Un espejo oscuro que no refleja con exactitud pero dibuja, con pérfido detallismo, qué pasaría si fuéramos lo que en realidad somos. Eso es ‘Black Mirror’, miniserie británica de tres episodios, pequeñas y fantásticas películas que nos invitan a un universo paralelo donde todo es probable. Cada capítulo, independiente del resto, funciona como uno de los relatos de Ray Bradbury planteando una ciencia-ficción tan palpable que asusta.

La serie al completo es una joya y no me cabe duda de que si ven los cinco primeros minutos del primer episodio no podrán despegarse de la pantalla. De hecho, es una apuesta personal. Acepten el reto y luego me cuentan. La premisa es tan atractiva, atrevida, desgarradora y brutal, que una mezcla de morbo y curiosidad les impedirá pensar en otra cosa.
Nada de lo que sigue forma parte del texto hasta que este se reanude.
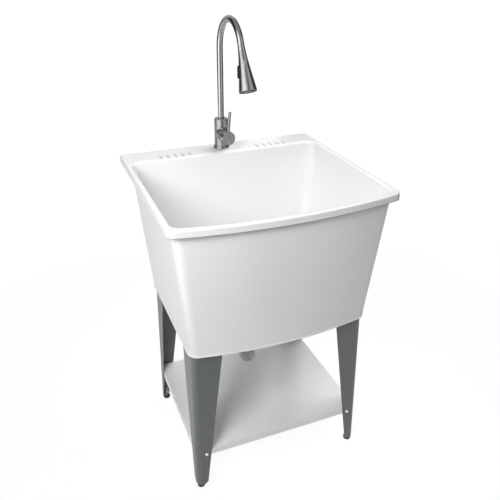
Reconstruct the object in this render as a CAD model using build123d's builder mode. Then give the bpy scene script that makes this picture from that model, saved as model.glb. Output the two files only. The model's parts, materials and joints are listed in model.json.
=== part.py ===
from build123d import *
import os
from math import atan2, cos, radians, sin

os.makedirs("parts", exist_ok=True)

# Utility laundry sink on four sheet-steel legs, with a gooseneck pull-down faucet.
# Millimetres, +X right, +Y to the wall, +Z up; the origin is on the floor
# under the middle of the rim.

# ---------------------------------------------------------------- driving dimensions
# rim and faucet deck of the moulded tub
rim_width = 610.0
rim_depth = 575.0  # back edge to the middle of the bowed front
rim_bow = 33.0  # the front edge bows this far past its corners
rim_height = 860.0  # floor to the top face
rim_lip = 19.0  # height of the turned-down lip
rim_wall = 4.5
rim_front_radius = 24.0
rim_back_radius = 9.0
rim_edge_round = 3.0
deck_depth = 84.0  # back edge to the basin, where the faucet stands

# basin and skirt
side_overhang = 12.5  # lip past the side walls
front_overhang = 13.5
tub_wall = 4.5
tub_corner_radius = 30.0
wall_bow = 32.0  # bow of the front wall under the rim
skirt_bow = 29.0  # bow of the front wall at its foot
tub_base = 474.0  # floor to the bottom edge of the skirt
side_taper = 32.5  # each side wall leans in by this much from rim to skirt
front_taper = 18.0
back_taper = 27.0
mouth_round = 9.0
floor_rise = 38.0  # basin floor above the foot of the skirt
floor_round = 26.0
floor_wall = 4.5
dish_radius = 112.0  # the floor falls to the drain inside this radius
dish_depth = 8.0
bead_height = 6.0
bead_proud = 1.8
bead_round = 1.7

# self-draining grooves either side of the faucet
groove_count = 5
groove_pitch = 22.0
groove_group_offset = 152.0
groove_radius = 7.0
groove_depth = 2.7  # at the rounded edge of the basin
groove_length = 50.0
groove_fall = 3.0  # degrees

# legs: folded sheet, tapering and splaying towards the floor
leg_sheet = 1.5
leg_fold_radius = 17.0
leg_foot_height = 12.0  # floor to the bottom of the sheet
leg_setback_side = 6.0  # sheet inside the foot of the skirt
leg_setback_front = 5.0
leg_setback_back = 9.0
leg_splay_side = 7.0  # outward from skirt to foot
leg_splay_front = 21.0
leg_splay_back = 14.0
leg_top_flange = 85.0
leg_foot_flange = 31.0
leg_corner_cut = 9.0
socket_wall = 2.5
socket_gap = 0.3
socket_weld = 5.0  # the sockets reach this far towards the skirt
foot_tab_height = 20.0
foot_tab_thickness = 2.0
foot_tab_width = 25.0
tab_weld = 0.6  # the tab bites this far into the sheet

# levelling feet
foot_inset = 14.0  # foot axis from the outer faces of the leg
pad_radius = 11.5
pad_height = 8.0
pad_round = 2.0
stem_radius = 4.0
stem_length = 34.0
stem_hex = 13.0  # across flats
stem_hex_height = 3.6
stem_gap = 0.08
foot_nut_height = 6.5

# shelf
shelf_top = 140.0
shelf_lip = 20.0
shelf_sheet = 1.2
shelf_gap = 0.3
shelf_corner_radius = 17.0
shelf_edge_round = 2.4
screw_inset = 30.2  # screw from the corner of the leg
screw_height = 128.0
screw_radius = 2.4
screw_hole_gap = 0.15
screw_head_radius = 5.0
screw_head_height = 2.8
screw_head_taper = 20.0  # degrees
screw_length = 12.0
screw_seat_gap = 0.05
shelf_nut_flats = 8.0
shelf_nut_height = 4.0

# drain
drain_y = 30.0
drain_boss_radius = 44.0
drain_boss_height = 6.0
drain_recess_depth = 2.5
drain_flange_radius = 35.0
drain_flange_thickness = 2.0
drain_recess_gap = 1.0
drain_thread_radius = 23.8
drain_bore_radius = 19.5
drain_hole_gap = 1.0
drain_length = 55.0  # flange top to the end of the threaded tube
drain_seat_radius = 22.6
drain_seat_depth = 4.0
drain_gasket_thickness = 1.5
drain_washer_thickness = 3.0
drain_washer_width = 9.0
thread_gap = 0.15
locknut_flats = 64.0
locknut_height = 12.0
strainer_bar = 3.0
strainer_depth = 15.0
tail_radius = 19.05  # 1 1/2 in tube
tail_wall = 1.3
tail_outlet_height = 207.0
tail_flange_width = 3.4
tail_flange_thickness = 2.0
tail_washer_thickness = 1.8
coupling_wall = 3.0
coupling_grip = 16.0  # thread covered by the coupling nut
coupling_lugs = 8
lug_radius = 2.6
trap_nut_height = 24.0
trap_nut_radius = 24.0
trap_nut_floor = 3.0
trap_nut_free_tail = 13.0  # tube left bare under the nut
tail_mark_width = 2.0  # groove that marks how far the trap goes on
tail_mark_depth = 0.3
trap_washer_height = 8.0
stopper_gap = 0.3
stopper_height = 8.0
stopper_knob_radius = 7.0
stopper_knob_height = 11.0
stopper_neck_radius = 3.5

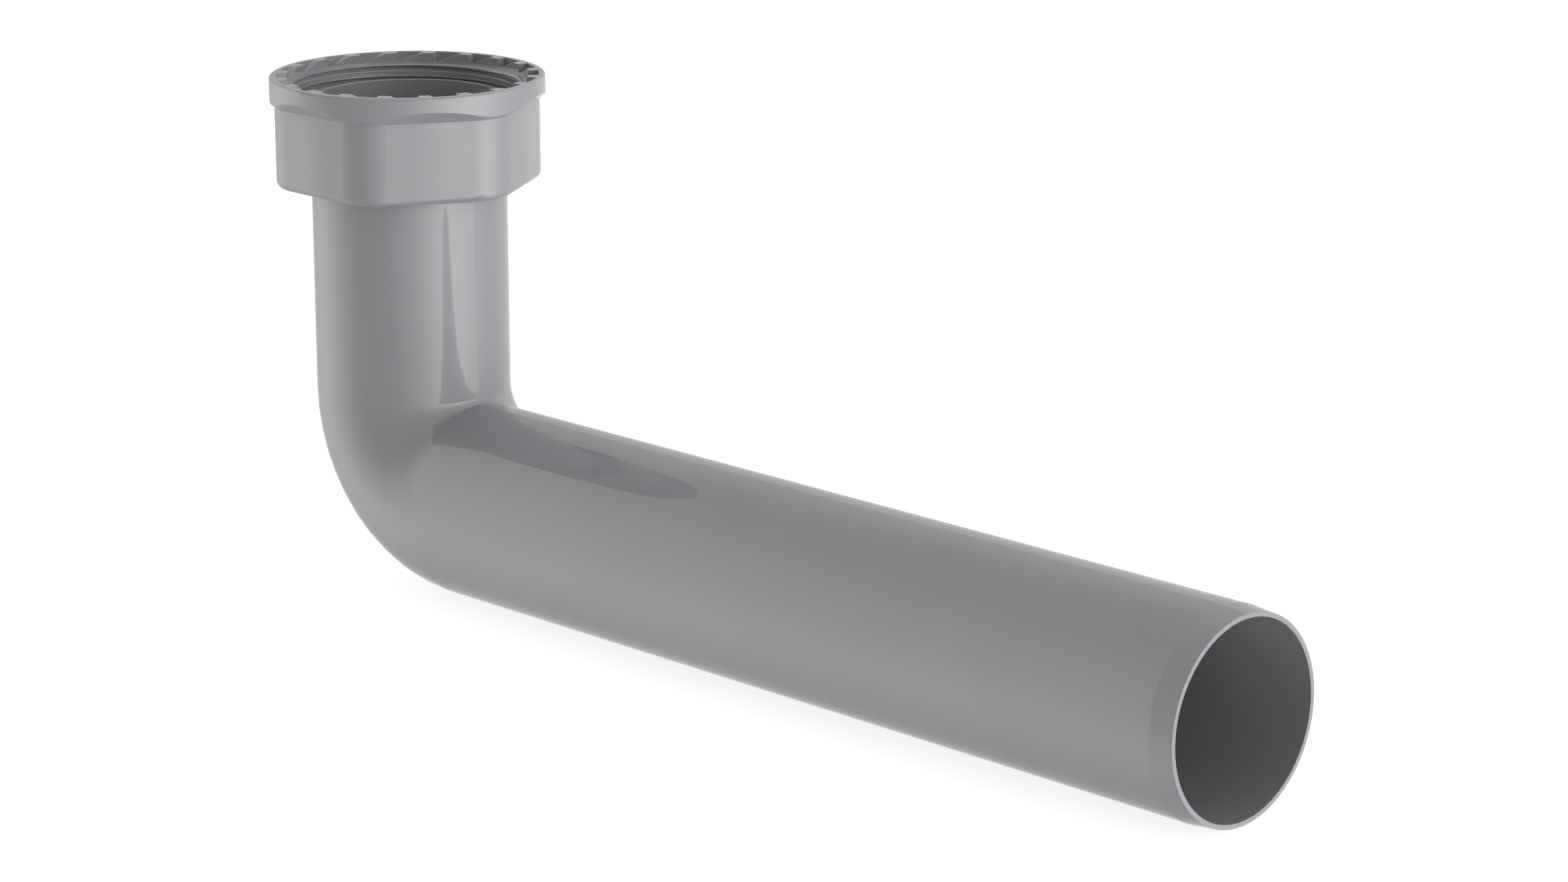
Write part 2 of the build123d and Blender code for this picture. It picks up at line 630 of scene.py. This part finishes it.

Nada me gustaría más en el mundo que detallarles esos cinco minutos iniciales, para abrir un debate y analizar con detenimiento las infinitas lecturas sobre Internet, fama, redes sociales, medios de comunicación, realities, arte y globalización. Pero no quiero estropearles la experiencia.

En el segundo ‘Black Mirror’, los guionistas imaginan una juventud pinchada a máquinas, videojuegos y ‘Talent Shows’ a lo ‘Tú sí que vales’. Y, en el tercero, lanzan la preguntan: ¿Qué pasaría si tuviéramos una memoria perfecta, que recuerda absolutamente todo?

Dirección, interpretación y escritura conforman uno de esos productos que glorifican la narrativa televisiva por encima de la mediocridad habitual. Los británicos siguen con el acelerador pulsado, avanzando a pasos de gigante en busca de nuevas historias que revienten nuestra perspectiva adormilada.

No sé si he conseguido convencerles, déjenme intentarlo una vez más: ‘Black Mirror’ no es otra serie; es una genialidad”.